摘要

Tolerance is an essential part of design and manufacturing. It plays a key role in product quality and manufacturing costs. Understanding and controlling production variations on key geometric features can provide firms with a competitive edge. A model to link production variation to tolerance is highly desirable but difficult to build, especially for deformable parts with complex surfaces. Inspired by an innovative idea of volumetric space envelope (constructed from a base parametric curve), this paper proposes a novel spatial tolerance model. In this proposal, a volumetric envelope is superimposed onto the target manufacturing part, whose deformation and deviation (during manufacturing or assembly) are viewed as spatial variation, and this variation is modeled and linked to movements of envelope's control points.
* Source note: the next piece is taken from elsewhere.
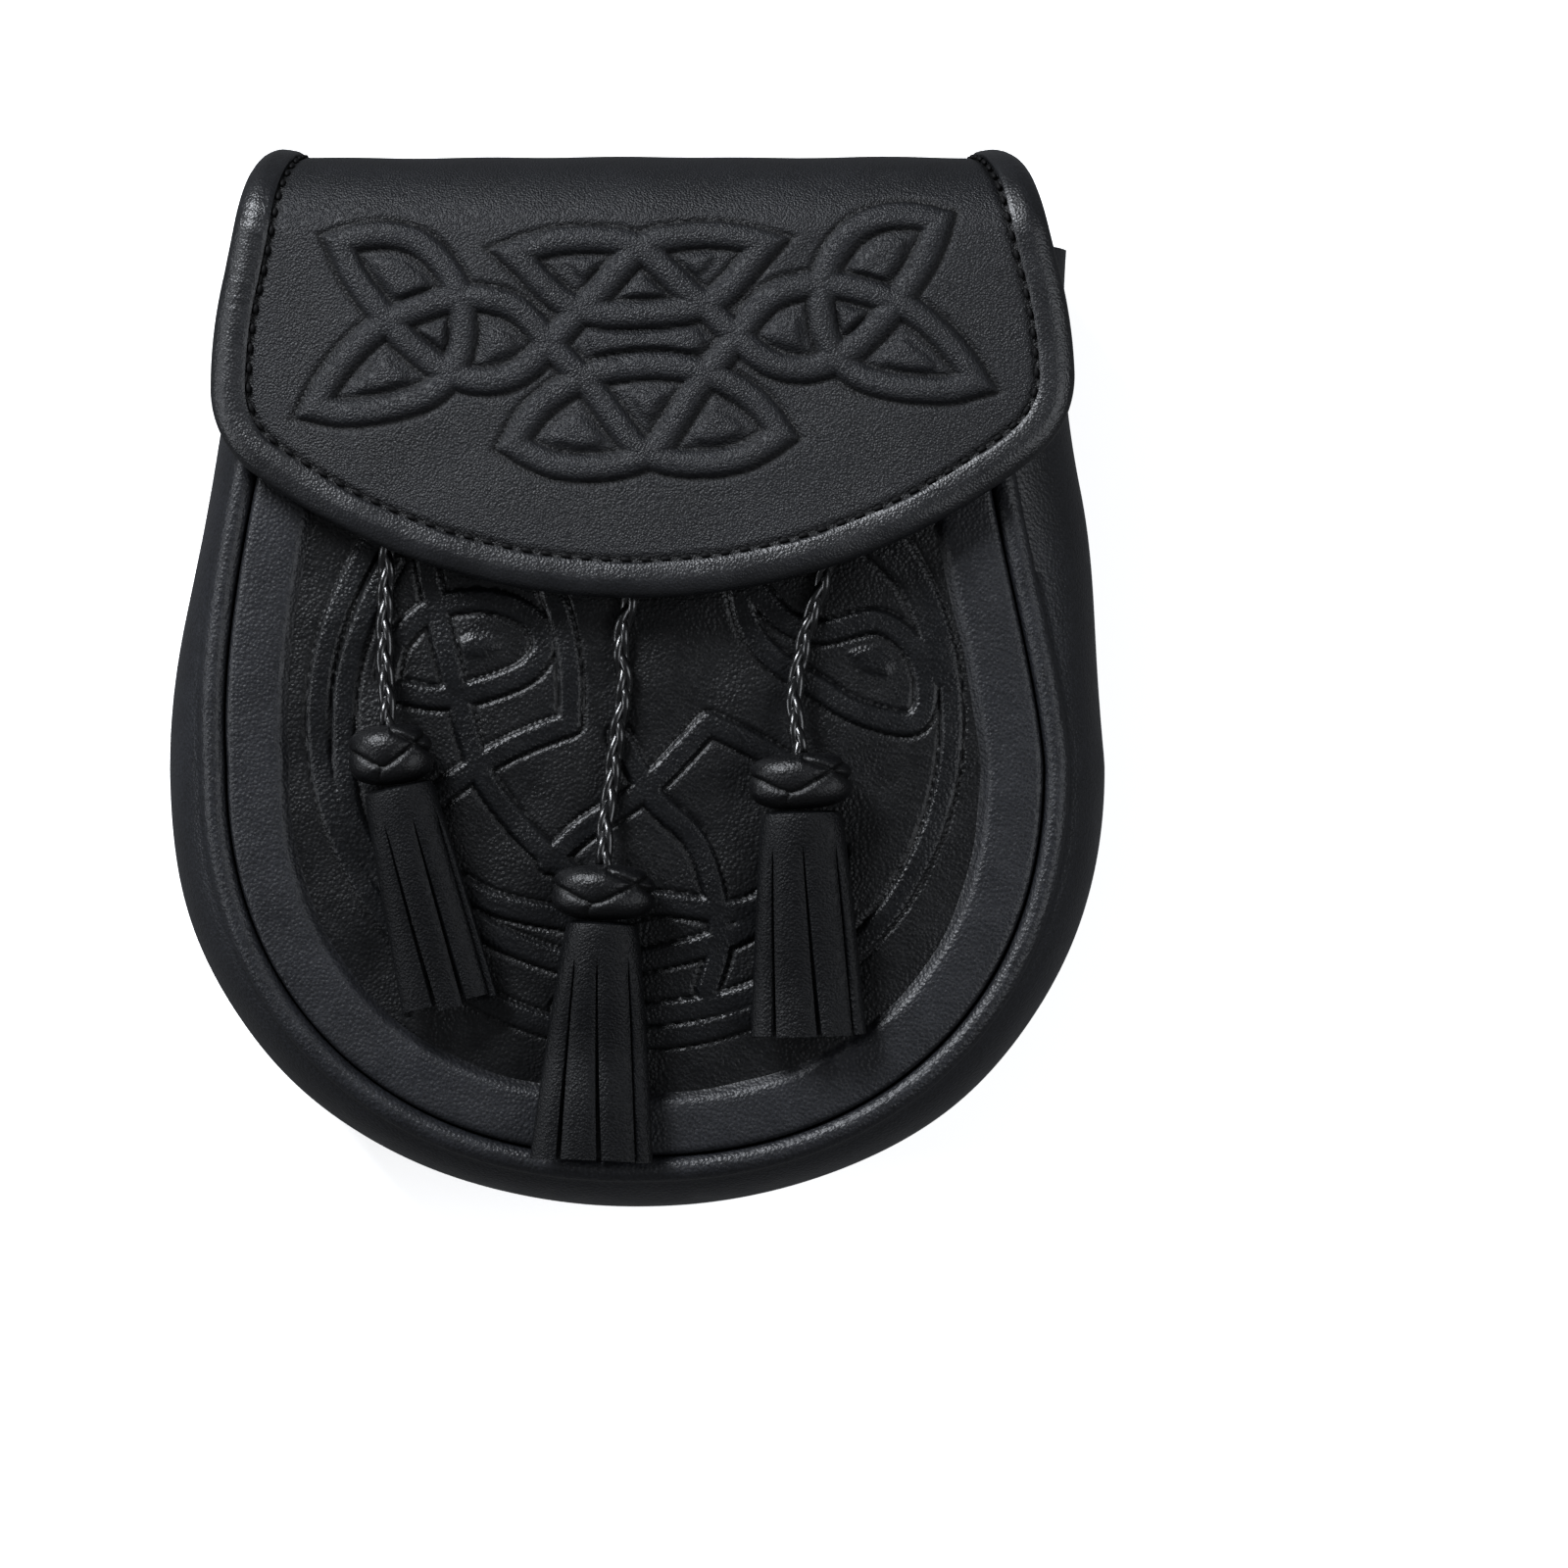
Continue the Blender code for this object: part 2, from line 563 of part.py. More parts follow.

This unique model design bypasses direct modeling of complex intrapart interactions, which is nonlinear in general and a major source of inaccuracy and low efficiency of many existing methods. The adopted indirect modeling brings many benefits. It can handle complex shapes and surfaces, and is able to take into account form errors. Also, it is capable of modeling both global and local variations observed in many practical cases. The new method is illustrated and verified through an example on a deformable vehicle door hinge plate. The proposed model shows application potential in every major stage of production, and makes possible to build a coherent cross-production life-cycle tolerancing framework from the early stage design, to manufacturing, to postproduction quality inspection.